Supply chain visibility: United States Air Force adapts to war in Afghanistan and learns logistics lessons - Perspective

Adam J. Herbert

[The following article is a reprint from the Armed Forces Journal International, April 2002. We would like to thank the Journal for reprint permission.]

A logistical system designed around large, permanent bases and designed to contain the Soviet Union was able to adapt to the challenge of the war on terrorism in Afghanistan through some fortuitous planning decisions in previous years and hard work, United States Air Force (USAF) officials said. Decisions made in recent years to shift the Service to a more expeditionary structure and to emphasize asset tracking paid dividends when the time came to build a military presence in a section of the world where the U.S. previously lacked a military foundation. The Defense Department had to create a plan to support Operation Enduring Freedom as the war on terrorism developed, but the Air Force made the difficult task look easy despite rushed time lines, according to the service's top logistics officer.

The Air Force was in a difficult position when combat operations began last fall. Afghanistan's ruling Taliban and al Qaeda terrorist targets were far from the United States' permanent forward bases, such as those in Saudi Arabia and on the island of Diego Garcia in the Indian Ocean, so new operating locations had to be established in the theater essentially from scratch. But prior to September 11,2001, Afghanistan had not been on most planners' minds as a likely place for the U.S. to go to war.

"We made it up for Afghanistan as we went along," noted Lt. Gen. Michael Zettler, USAF's Deputy Chief of Staff for Installations and Logistics (IL). "Every one of those missions was an opportunity for failure," he said, because "everything is needed" at a base in that region of the world.

Establishing an operating location from a bare base requires not just aircraft and personnel, but the full spectrum of equipment. Water, tents, fuel, and construction equipment are among the many things brought in and put to use before the Air Force could begin attacking targets from new locations.
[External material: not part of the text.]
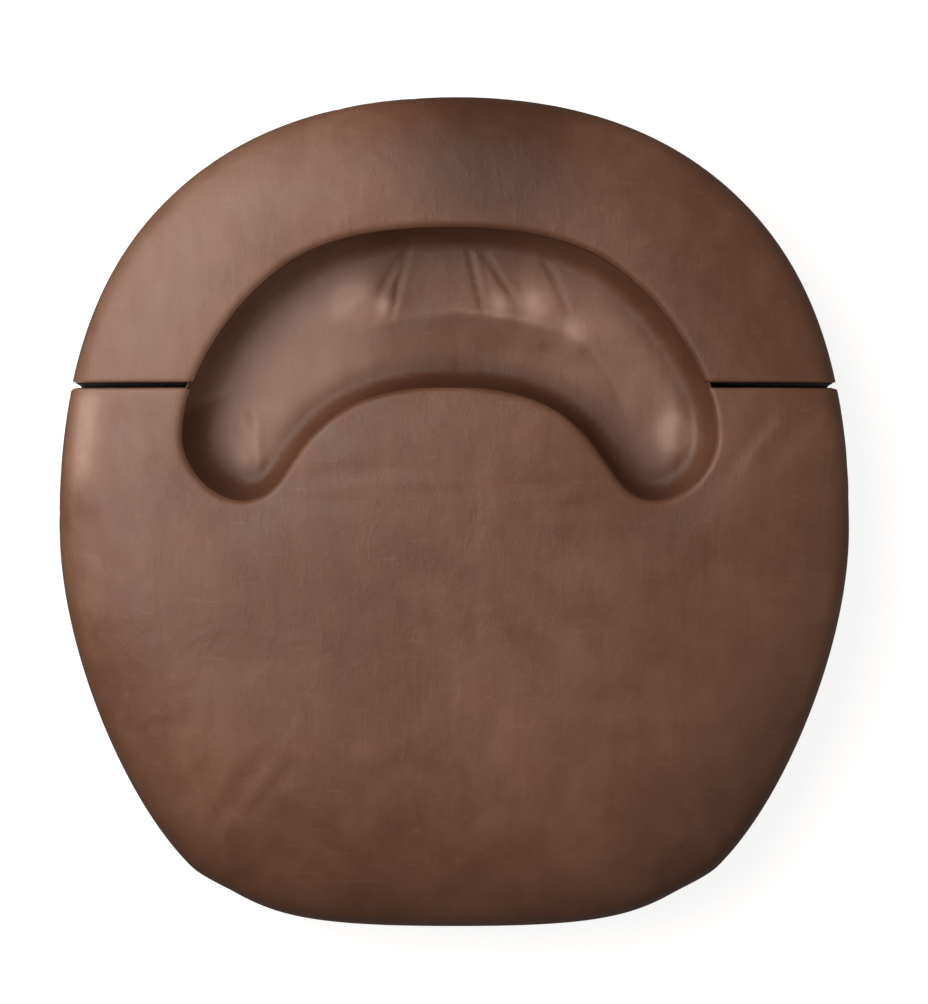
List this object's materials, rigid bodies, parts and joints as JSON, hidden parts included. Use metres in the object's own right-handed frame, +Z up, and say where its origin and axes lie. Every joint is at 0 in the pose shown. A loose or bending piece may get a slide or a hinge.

Despite the challenges associated with reaching Afghanistan's corner of the world, the Air Force was able to begin flying combat missions out of new bases in the region in less than two weeks, assuming a minimal infrastructure was already in place at those bases, he said. "I am sure there are some things we could have done a little better [or] sooner, but in the grand scheme, with no deliberate planning" before September 11, 2001, and "no war plan for this area of the world," the Air Force was able to respond quickly, Zettler said. "People in the field make this look easier than it really was. I am sure one day there will be thousands of vignettes told" about extreme measures and improvisation needed to make Enduring Freedom possible, he said. Officials were forced to be innovative, to meet taskings "on a very accelerated time line, often before expected support was in place," he added.

An Old Lesson: Visibility

After Operation Allied Force in Kosovo revealed lingering shortcomings in the Air Force's asset-tracking capabilities, the service began making changes to improve visibility into the supply chain. Improvements were needed so that officials could readily determine the location of equipment or parts in the logistics pipeline. Reforms led to greatly improved logistical support for Operation Enduring Freedom, Air Force officials said, and have turned asset visibility into a force multiplier in the war on terrorism.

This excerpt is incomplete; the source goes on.